Your book gives great advice about kitchen equipment–distilling it all down to just five basic tools. What about pantry staples? What’s important to have in the cabinet and in the fridge?
Tasty olive oil, which goes on/with so many things, a couple of good vinegars–a sherry or red wine vinegar and balsamic. Always have a lemon nearby. My favorite dried spices are cumin coriander and cayenne. Cinnamon and nutmeg on the sweet side. Kosher salt of course and peppercorns. And that’s all i need.
Where do you do most of your food shopping? How important is organic food and/or local food in your family?
There’s a family run grocery store I use–they’re pretty good about sourcing stuff if you ask. Pork is an issue though. Still really hard for folks to get good pork. It’s very important but it’s also a struggle given the busyness of daily life. It’s tough to eat local in March in Cleveland.
I noticed you weren’t included in the new “Last Supper” book and even though it’s the most obvious question on the planet, I must ask for my last question: what’d be your last meal? And what five people from history would you invite? What music would you want playing?

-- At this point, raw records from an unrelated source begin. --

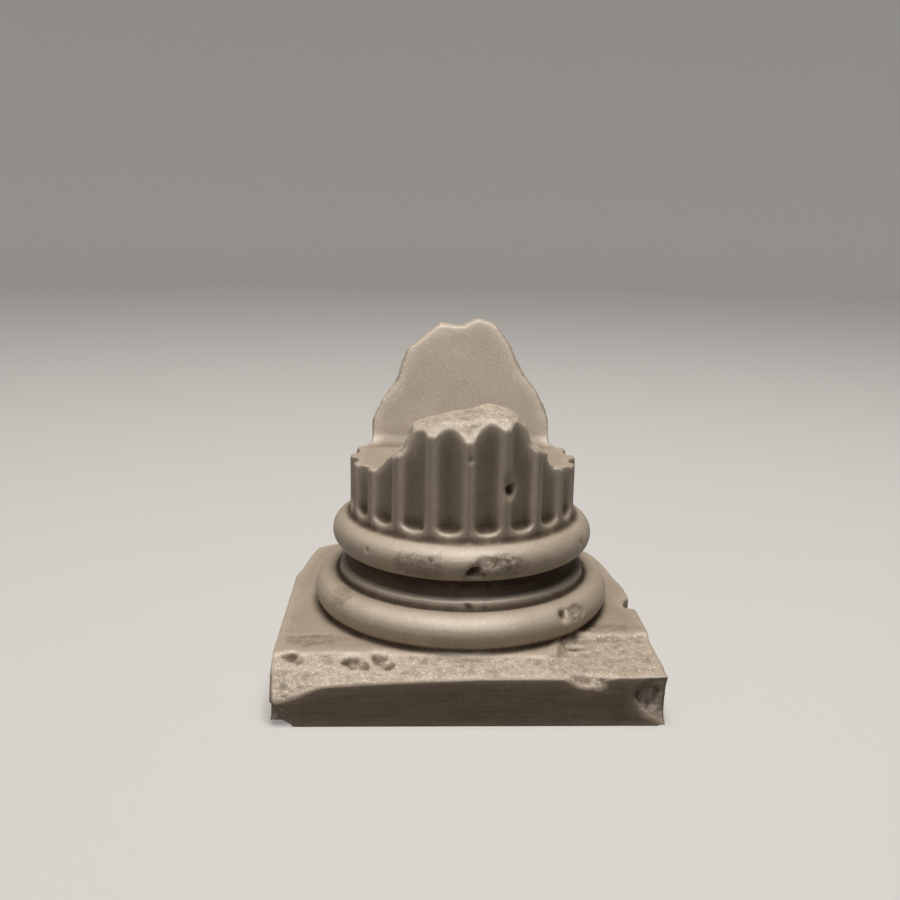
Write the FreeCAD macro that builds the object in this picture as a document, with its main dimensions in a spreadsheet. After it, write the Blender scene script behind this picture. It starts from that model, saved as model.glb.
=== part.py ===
import FreeCAD, Part
import os
import re
import Sketcher

# A desk stand shaped as the stump of a broken, fluted column on a damaged square plinth.
# It is one solid. Millimetres, +Z up, the front towards -Y, the origin under the middle of the plinth.

SIZES = {
    "plinth_width": 84.0,
    "plinth_height": 13.0,
    "low_roll_reach": 31.25,
    "low_roll_height": 7.8,
    "band_radius": 29.5,
    "band_height": 2.1,
    "hollow_height": 4.2,
    "hollow_reach": 30.1,
    "high_roll_height": 8.4,
    "shaft_radius": 27.0,
    "column_height": 80.0,
    "flute_count": 20,
    "flute_radius": 4.2,
    "flute_depth": 1.8,
    "flute_foot": 1.6,
    "flute_round": 2.0,
    "seat_height": 48.8,
    "slot_front": 18.5,
    "slot_width": 30.0,
    "slot_lean": 15.0,
    "slot_corner": 4.0,
    "tab_height": 16.6,
    "edge_drop": 3.0,
    "edge_setback": 7.0,
    "edge_lip": 0.4,
    "corner_left": 14.0,
    "corner_right": 18.0,
    "notch_depth": 2.8,
    "notch_length": 6.6,
    "notch_place": 4.4,
    "chip_size": 4.0,
}

# How far past the solid every cutter runs
SPARE = 3.0

# A plane just in front of or behind the round shaft
OUTSIDE = "1.056*shaft_radius"

# How many straight steps each round stretch has, and the foot of each flute
ROLL_STEPS = 10
HOLLOW_STEPS = 6
FOOT_STEPS = 5

# A chip's wedge: half its open face, and how far its blunt end reaches to the one side of its middle
# and to the other, as shares of its size
OPEN_HALF = 0.8
END_FAR = 0.3
END_NEAR = 0.16

# How far a dent's second wedge is turned against its first, in degrees
CORNER_TURN = 43

# The smaller hollow beside a chip's main one: its share of the size, how far aside, and its own turn
SIDE_SHARE = 0.7
SIDE_AWAY = 0.42
SIDE_TURN = 24

# The ragged top of the front tab: share of the shaft's radius across, then the share of the tab's
# height at the outer face, at the shoulder behind it and at the slot
TAB_BREAK = [
    (-1.15, -0.16, -0.12, 0.01),
    (-0.76, 0.00, 0.03, 0.04),
    (-0.62, 0.22, 0.26, 0.29),
    (-0.52, 0.34, 0.38, 0.43),
    (-0.45, 0.52, 0.66, 0.72),
    (-0.31, 0.42, 0.72, 0.83),
    (-0.23, 0.44, 0.77, 0.81),
    (-0.14, 0.44, 0.79, 0.88),
    (0.00, 0.42, 0.80, 0.92),
    (0.17, 0.50, 0.86, 1.00),
    (0.31, 0.50, 0.84, 0.96),
    (0.40, 0.56, 0.79, 0.86),
    (0.47, 0.56, 0.68, 0.74),
    (0.51, 0.40, 0.46, 0.50),
    (0.66, 0.27, 0.29, 0.32),
    (0.755, 0.19, 0.21, 0.22),
    (0.79, 0.02, 0.04, 0.05),
    (1.15, -0.16, -0.12, 0.01),
]

# The ragged top of the back wall: share of the shaft's radius across, then the share of the wall's
# height at the slot, half way back and at the outer face
BACK_BREAK = [
    (-1.15, 0.02, 0.02, 0.02),
    (-0.86, 0.10, 0.12, 0.08),
    (-0.74, 0.36, 0.34, 0.26),
    (-0.60, 0.48, 0.50, 0.44),
    (-0.50, 0.78, 0.74, 0.60),
    (-0.34, 0.84, 0.86, 0.74),
    (-0.20, 0.94, 0.95, 0.80),
    (0.00, 0.90, 0.93, 0.84),
    (0.16, 0.97, 1.00, 0.88),
    (0.34, 0.92, 0.94, 0.82),
    (0.46, 0.80, 0.78, 0.70),
    (0.56, 0.56, 0.60, 0.52),
    (0.72, 0.44, 0.40, 0.30),
    (0.85, 0.14, 0.12, 0.10),
    (1.15, 0.02, 0.02, 0.02),
]

# The plinth's broken front edge: share of half the width across, how far back the break starts,
# how far back and how deep its ledge lies, and how deep it is at the front face
EDGE_BREAK = [
    (-1.10, 1.22, 0.60, 0.55, 2.90),
    (-0.95, 1.24, 0.60, 0.55, 2.60),
    (-0.855, 1.22, 0.58, 0.50, 2.10),
    (-0.745, 1.30, 0.60, 0.50, 1.35),
    (-0.62, 1.28, 0.62, 0.45, 1.20),
    (-0.45, 1.24, 0.60, 0.50, 1.05),
    (-0.25, 1.10, 0.60, 0.42, 0.90),
    (-0.04, 1.02, 0.50, 0.42, 0.75),
    (0.22, 1.00, 0.50, 0.38, 0.70),
    (0.40, 1.02, 0.55, 0.38, 0.67),
    (0.455, 1.38, 0.90, 0.40, 0.67),
    (0.51, 2.30, 1.90, 0.42, 0.67),
    (0.59, 2.70, 2.40, 0.40, 0.70),
    (0.74, 2.80, 2.50, 0.42, 0.60),
    (0.96, 2.80, 2.50, 0.35, 0.50),
    (1.10, 2.80, 2.50, 0.35, 0.50),
]

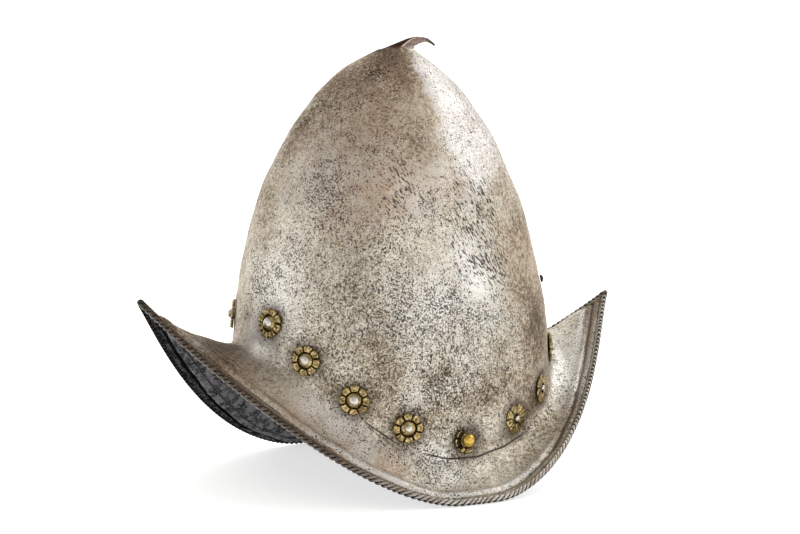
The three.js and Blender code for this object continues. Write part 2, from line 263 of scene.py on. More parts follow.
def brim_point(turn, share):
    start = junction_point(turn)
    end = edge_point(turn)
    share = np.asarray(share, float)[..., None]
    point = start + (end - start) * share
    point[..., 2:] -= 4 * brim_dish * share * (1 - share)
    return point


edge_line = edge_point(np.arange(720) / 720 * TAU)[:, :2]


def distance_to_edge(points):
    """Plan distance from points of shape (n, 3) to the outermost line."""
    start = edge_line
    step = np.roll(edge_line, -1, 0) - start
    length2 = np.maximum((step**2).sum(1), 1e-9)
    near = np.full(len(points), np.inf)
    for k in range(len(start)):
        rel = points[:, :2] - start[k]
        t = np.clip(rel @ step[k] / length2[k], 0, 1)
        near = np.minimum(near, np.hypot(*(rel - t[:, None] * step[k]).T))
    return near


class EdgeShares:
    """Shares of the way out at which the brim lies given distances inside its edge, for a set of turns."""

    def __init__(self, turns):
        self.turns = turns
        self.shares = np.linspace(0, 1, 81)
        grid = brim_point(turns[:, None], np.broadcast_to(self.shares, (len(turns), 81)))
        self.inside = distance_to_edge(grid.reshape(-1, 3)).reshape(len(turns), 81)

    def share(self, inside):
        return np.array([np.interp(-inside, -row, self.shares) for row in self.inside])

    def distance(self, share):
        return np.array([np.interp(s, self.shares, row) for s, row in zip(share, self.inside)])


def waves(points, length, seed, count=28):
    """Smooth random field of about unit spread whose bumps are one length apart."""
    rng = np.random.default_rng(seed)
    direction = rng.normal(size=(count, 3))
    direction /= np.linalg.norm(direction, axis=1)[:, None]
    number = TAU / length * rng.uniform(0.7, 1.4, count)
    phase = rng.uniform(0, TAU, count)
    flat = points.reshape(-1, 3)
    total = np.zeros(len(flat))
    for k in range(count):
        total += np.cos(flat @ direction[k] * number[k] + phase[k])
    return (total / math.sqrt(count / 2)).reshape(points.shape[:-1])


def smooth_rings(rings, count):
    """Rings between given ones, by cubic pieces; the first and the last ring only set slopes."""
    gaps = [np.linalg.norm(b - a, axis=1).mean() for a, b in zip(rings, rings[1:])]
    at = np.concatenate([[0], np.cumsum(gaps)])
    slope = [None]
    for k in range(1, len(rings) - 1):
        slope.append((rings[k + 1] - rings[k - 1]) / (at[k + 1] - at[k - 1]))
    found = []
    for s in np.linspace(at[1], at[-2], count):
        k = min(max(int(np.searchsorted(at, s)) - 1, 1), len(rings) - 3)
        span = at[k + 1] - at[k]
        t = (s - at[k]) / span
        found.append(
            (2 * t**3 - 3 * t**2 + 1) * rings[k]
            + (t**3 - 2 * t**2 + t) * span * slope[k]
            + (3 * t**2 - 2 * t**3) * rings[k + 1]
            + (t**3 - t**2) * span * slope[k + 1]
        )
    return found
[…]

My last meal is easy–a perfect steak frites (fries cooked in beef or duck fat), an enormous Zinfandel. As we never know when the inescapable catastrophe of death will strike, I try to have this meal whenever I can.
I’d invite the heavy hitter philosophical/religious folks: Buddha, Jesus (but maybe for after dinner whiskey since I don’t think either was a big eater), Socrates (he’d be in to the zin, yes!) and I’ve always wanted to know what Fitzgerald and Hemingway were like (though not together). I’d like to meet my great great grandfather, Carl Spamer, who came over from Germany and settled in Ohio in 1866–I’d like to know why he came, what was he thinking and what did he expect?
Music would start with Dave Matthews solo (with martinis before the steak, he’s a foodie and wine grower I hear), Yo Yo Ma would come in during dinner to give his take on the Bach cello suites, and then Bill Evans would show up for the postprandial single malts and Miles would join him for a song or two and then cryptically disappear.